Okay so before we continue any further, we had better clear up exactly what candlesticks are and how you should interpret them.
They may only seem like a small insignificant red and green lines on a chart, but each one of them tells a whole story that we should be paying attention too. So what exactly is a candlestick?
To put it simply, candlesticks are a type of chart that we use to easily display the high, low, open and close of a particular time period.
Whatever time frame the chart is that you’re trading, that signifies the length of time it takes to form each candle. For example, If you are looking at five minute chart, then each candle represents five minutes.
You will sometimes see these referred to as Japanese candlesticks, which is where the idea originated from back in the 1700’s. They were originally created so that the Japanese people could monitor the fluctuations in the prices of rice.

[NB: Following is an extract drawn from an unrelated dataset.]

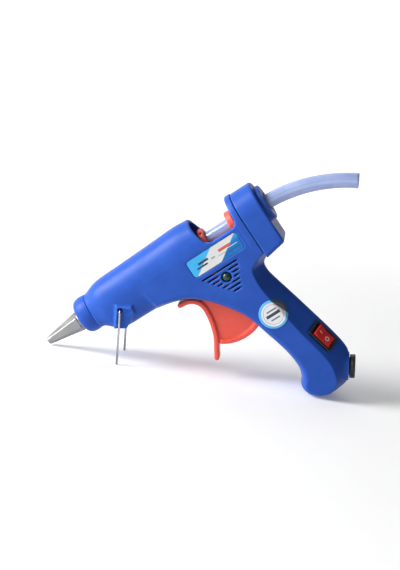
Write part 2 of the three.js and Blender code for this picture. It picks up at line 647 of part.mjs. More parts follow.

It is only in relatively recent history that these have come back and become synonymous with trading the global markets.
Anatomy of a candle
Each candle can be broken down into several smaller parts, each one giving us some valuable information as to what the price did during that particular period of time.
Here is an image of a labeled candlestick.
Every candle must start somewhere, this is what we call the open. The open is located where the close was of the previous candle and signifies the starting point of this candle’s given period of time.
This is the exact point at which the candle closed when the set period of time expired.
The body is the area between the open and the open and close points on the candle. This is also referred to as the “real body” of the candle.
- If the close is above the open, that means that the price moved up during the candle formation. This will typically form a white or a green candle.
- If the close is below the open, that means that the price moved down during the candle formation. This will typically form a black or a red candle.
Wicks and shadows
As you can see from the image, there are two lines either side of each candlestick. This signifies the high and low of each candle, or the upper and lower shadows.
This simply displays the high point/low point that the price got to during the candlestick formation.
Using the information that we gain by looking at each candlestick we can come to some assumptions about the market sentiment.
There are many ways in which we can do this, but one of the easiest to spot is by looking at the length of the body of the candle and it’s colour.
At its most basic, a green(white) candle is considered to be bullish one, after all, the price has moved up.
If it has a long green body, then we consider this to be a STRONG bullish candle. If it only has a small body then we could consider it to be a WEAK bullish candle – simple stuff.
These bullish candles show us that there were more buyers than sellers during this time period and it also shows us the strength of this buying power. The stronger it is, the larger the candle body.
On the other hand, a bearish candle demonstrates when the bears have a hold of the market and are pushing the price down.
If a candle has a red(black) body then it is considered to be a bearish candle. The price is going down.
Again, If the candle has a long body then we would consider this to be a STRONG bearish candle. If the candle only has a short body then we would consider this to be a WEAK bearish candle.
The longer the candle, the more bearish the market is and the more the sellers have overpowered the buyers.
Bullish & bearish (Shadows & wicks)
Similarly to the real bodies of the candles, the shadows and wicks can tell us a lot about how bullish or bearish the market is.
For example, if there is a large wick on the upside this is usually an extremely bearish sign and is what we would typically call a price rejection.
The shadow indicates that the price pushed up to that point but was quickly pushed back down, hence the term rejection.
The same is also true for the opposite scenario. If you find a candle with a large wick to the downside side then this is a downward price rejection and is usually a bullish sign.
The longer the wick, the stronger the rejection is.